• **Required work**:
Find the lines with the string "parts" and return them.

• **Raw data**:
· · ·
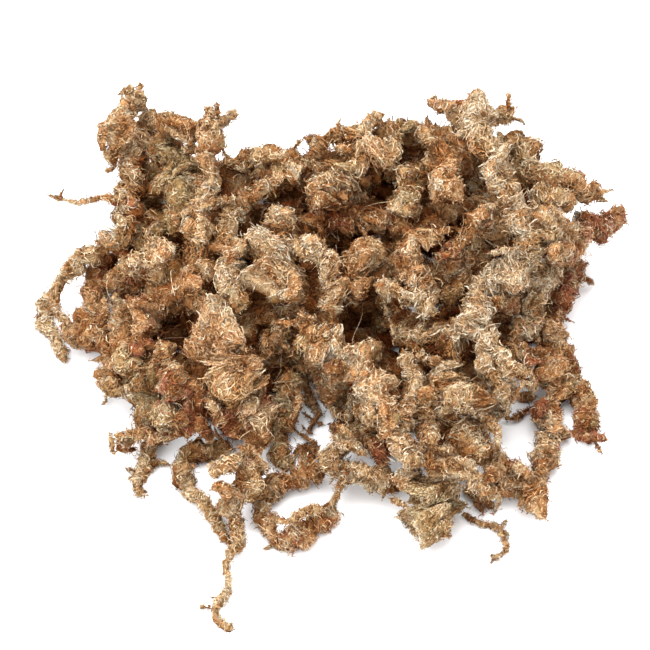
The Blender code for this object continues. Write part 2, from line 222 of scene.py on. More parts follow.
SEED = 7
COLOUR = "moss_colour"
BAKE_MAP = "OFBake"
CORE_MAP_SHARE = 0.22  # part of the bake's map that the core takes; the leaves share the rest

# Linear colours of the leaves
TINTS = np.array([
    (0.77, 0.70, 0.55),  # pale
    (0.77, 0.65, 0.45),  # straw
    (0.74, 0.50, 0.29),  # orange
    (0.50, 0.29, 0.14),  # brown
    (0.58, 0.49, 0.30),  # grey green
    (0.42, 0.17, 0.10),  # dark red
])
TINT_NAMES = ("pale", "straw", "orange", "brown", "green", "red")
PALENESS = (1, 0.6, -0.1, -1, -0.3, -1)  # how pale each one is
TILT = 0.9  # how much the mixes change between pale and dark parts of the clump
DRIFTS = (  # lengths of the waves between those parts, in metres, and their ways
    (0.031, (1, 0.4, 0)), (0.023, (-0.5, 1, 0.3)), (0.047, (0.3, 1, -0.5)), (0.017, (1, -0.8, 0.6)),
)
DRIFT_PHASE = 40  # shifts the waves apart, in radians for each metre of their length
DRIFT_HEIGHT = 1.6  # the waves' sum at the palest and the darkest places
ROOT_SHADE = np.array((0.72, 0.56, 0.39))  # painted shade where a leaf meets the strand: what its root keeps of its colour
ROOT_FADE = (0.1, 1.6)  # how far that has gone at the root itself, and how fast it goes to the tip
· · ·
• **Problem solution**:
The Blender code for this object continues. Write part 2, from line 222 of scene.py on. More parts follow.
TILT = 0.9  # how much the mixes change between pale and dark parts of the clump
DRIFTS = (  # lengths of the waves between those parts, in metres, and their ways